P(p_{\rm lion}\mid {\mathbf d}) = \sum_n P(n)\frac{\int p_1^{d_1}p_2^{d_2}p_3^{d_3}D({\mathbf p}, {\bf 1}_n)\,dp_2\cdots dp_n}
{\int p_1^{d_1}p_2^{d_2}p_3^{d_3}D({\mathbf p}, {\bf 1}_n)\,d{\mathbf p}}|_{p_1=p_{\rm lion}}

 =\sum_n P(n)\int\frac{p_1^{d_1}p_2^{d_2}p_3^{d_3}|_{p_1=p_{\rm lion}}D({\mathbf p}, {\bf 1}_n)}
{\int p_1^{d_1}p_2^{d_2}p_3^{d_3}D({\mathbf p}, {\bf 1}_n)\,d{\mathbf p}}\,dp_2\cdots dp_n|_{p_1=p_{\rm lion}}

 =\sum_n P(n) \int D({\mathbf p}, (1+d_1, 1+d_2, 1+d_3, 1,\cdots))\,dp_2\cdots dp_n|_{p_1=p_{\rm lion}}

 =\sum_n P(n) {\rm Beta}(p_{\rm lion}\mid a=1+d_1, b=(1+d_2)+(1+d_3)+(n-3)) --- (4)

We've done it!
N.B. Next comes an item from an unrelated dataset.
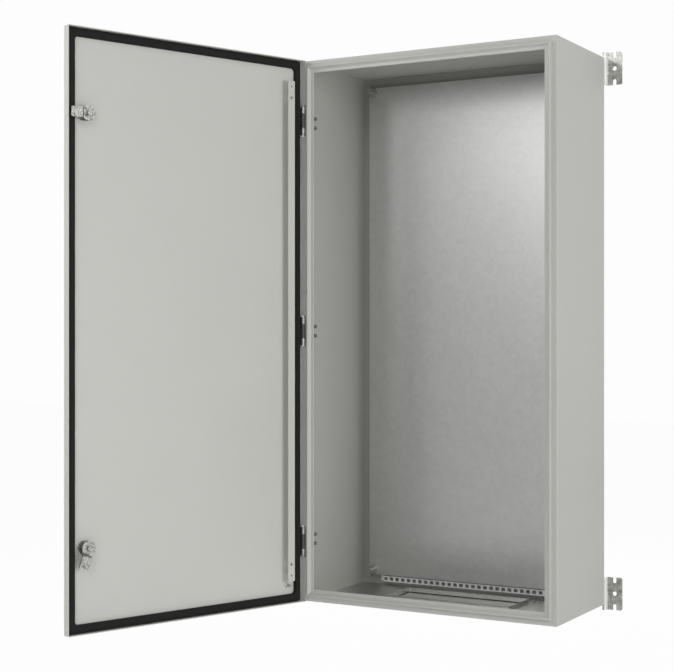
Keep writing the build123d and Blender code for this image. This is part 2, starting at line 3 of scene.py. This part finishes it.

Here's the python code to calculate (3) and (4).

import matplotlib.pyplot as plt
import numpy as np
from scipy.stats import beta
from scipy.special import binom as binom_coef

d = np.array([3,2,1])
N = d.sum()

Iter_num = 4000

def calc_post_n(ns):
    total = np.array([0.0]*len(ns))
    for n in ns:
        if n < len(d):
            continue
        for i in range(Iter_num):
            ps = np.random.gamma(shape=1, scale=1, size=n)
            ps /= ps.sum()
            total[n] += binom_coef(n,len(d)) * (ps[:len(d)] ** d).prod()
    total /= total.sum()
    return total

def calc_post_p(ps, i, post_n):
    total = 0.0
    for n in range(len(d), 31):
        xs = np.ones(n, dtype=np.int)
        for j in range(len(d)):
            xs[j] += d[j]
        total += post_n[n] * beta(a=xs[i],b=(xs.sum()-xs[i])).pdf(ps)
    return total

# Main
if __name__ == '__main__':
    fig = plt.figure()
    subplot1 = fig.add_subplot(1,2,1)
    subplot2 = fig.add_subplot(1,2,2)

    ns = np.arange(0, 31)
    post_n = calc_post_n(ns)
    subplot1.plot(ns[len(d):], post_n[len(d):], label="Posterior n")
    subplot1.set_xlim(0,30)
    subplot1.legend(loc=0)

    ps = np.arange(0, 1, 0.01)
    post_ps = {}
    for i in range(len(d)):
        post_ps[i] = calc_post_p(ps, i, post_n)
        subplot2.plot(ps, post_ps[i],
            label="Posterior p%d (%d)" % (i, d[i]))
    subplot2.legend(loc=0)

    fig.show()

The result for (d_1,d_2,d_3)=(3,2,1) is as below:

The posterior of n is the same as figure 15-2 in the book.

What happens if we found more animals with the same ratio? The following is the result for (d_1,d_2,d_3)=(9,6,3).

We have more confidence on the number of species now.